Apples and Oranges – Part 1

Church music has always been controversial.
Church music is still controversial.
It’s just more of the same. Right?

Well, maybe. And maybe not. There is no doubt that church music has been controversial throughout the ages. Looking back, many of the conflicts now seem trivial or even silly to us. We tend to assume such conflicts seem ridiculous to us because we are more advanced in our thinking about music. We seldom assume it is because previous ages of the church were more serious about worship than we are.

Steve Miller, in The Contemporary Christian Music Debate, makes the case that we are slow to learn from church history, and do not realise that our ‘worship wars’ are just the next phase of the church reacting against novelty, being slow to accommodate itself to popular musical idioms, and treasuring tradition as an end in itself.

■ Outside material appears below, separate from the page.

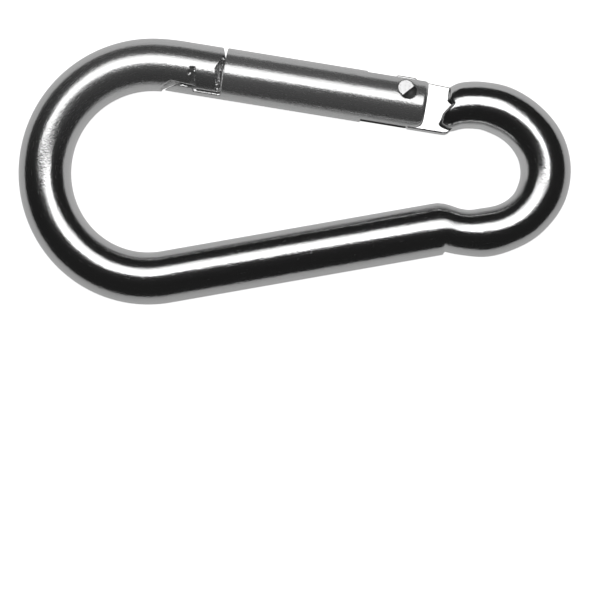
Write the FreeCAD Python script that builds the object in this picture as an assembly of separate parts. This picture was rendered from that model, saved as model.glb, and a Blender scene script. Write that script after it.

 On the surface, the argument seems compelling. Consider some of the previous conflicts:

*The early church wrestled with the problem of using musical instruments in church. Many felt they had no place. The Council of Laodicea outlawed them in A.D. 367.
*The Moravians, as dissenters, published their own hymnbook in 1504, drawing great condemnation from the Roman Catholic Church.
*Martin Luther set about writing songs and hymns in the simple and common language of the people. Luther drew on popular folk tunes and ballads, and set sacred words to them. His hymns were seen as a sacrilege as great as his German translation of the Bible. The Bohemian Brethren also used ‘secular’ (as Miller uses the term) tunes.
*Bach’s use of the organ, as well as his use of counterpoint was considered by many to be worldly and irreverent.
*John Calvin opposed anything reminiscent of the Roman Church, so he outlawed all non-Scriptural songs, and taught that musical instruments were for the immature Old Testament believers. Calvin’s churches sang only the psalms, set to metrical tunes, and did so without instruments. To this day, many Reformed churches practise exclusive psalmody.
*Isaac Watts fought against the Anglican use of exclusive psalmody, and insisted that hymns should be written in the modern language of contemporary Christians. When he eventually published his first book of hymns, he was vilified as profane, and even arrogant, thinking himself ‘a new King David’. The pressure nearly destroyed him.
*John Bunyan’s attempt to introduce hymns into his church nearly split it.
*Charles Wesley followed Watts, to the same reaction. He used popular English folk tunes, borrowed from Handel, and filled his lyrics with the warmth of Christian experience. Wesley’s hymns were likewise attacked and hated.
*Horatius Bonar’s hymns were banned by the elders of his own parish.

From all this evidence, it seems as simple as connecting the dots to see the parallel with our era. All the same characters, circumstances and plot twists seem to be in place: traditionalists bent on preserving older forms, innovators insisting upon contemporary music or lyrics, one side arguing for reverence and elevation, the other side arguing for accessibility and comprehension, either side calling the other side names. So, it is fairly easy to smile a smug smile, and say, “We just never learn, do we? It’s just more of the same!”

But is it?

Let me suggest that there are undeniable similarities  between previous worship wars and our own, but there are also considerable differences. The real question is whether or not the similarities are greater than the differences. For if the differences are greater than the similarities, then Miller’s argument falls down. Those who want to dismiss the whole argument as simply a rehashing of an old war must demonstrate that there are no significant differences between previous worship wars and the present one. Conservatives, on the other hand, must demonstrate that this is not merely a variation on the same old battle, but a far more serious battle than ever before, indeed, a different kind of battle altogether.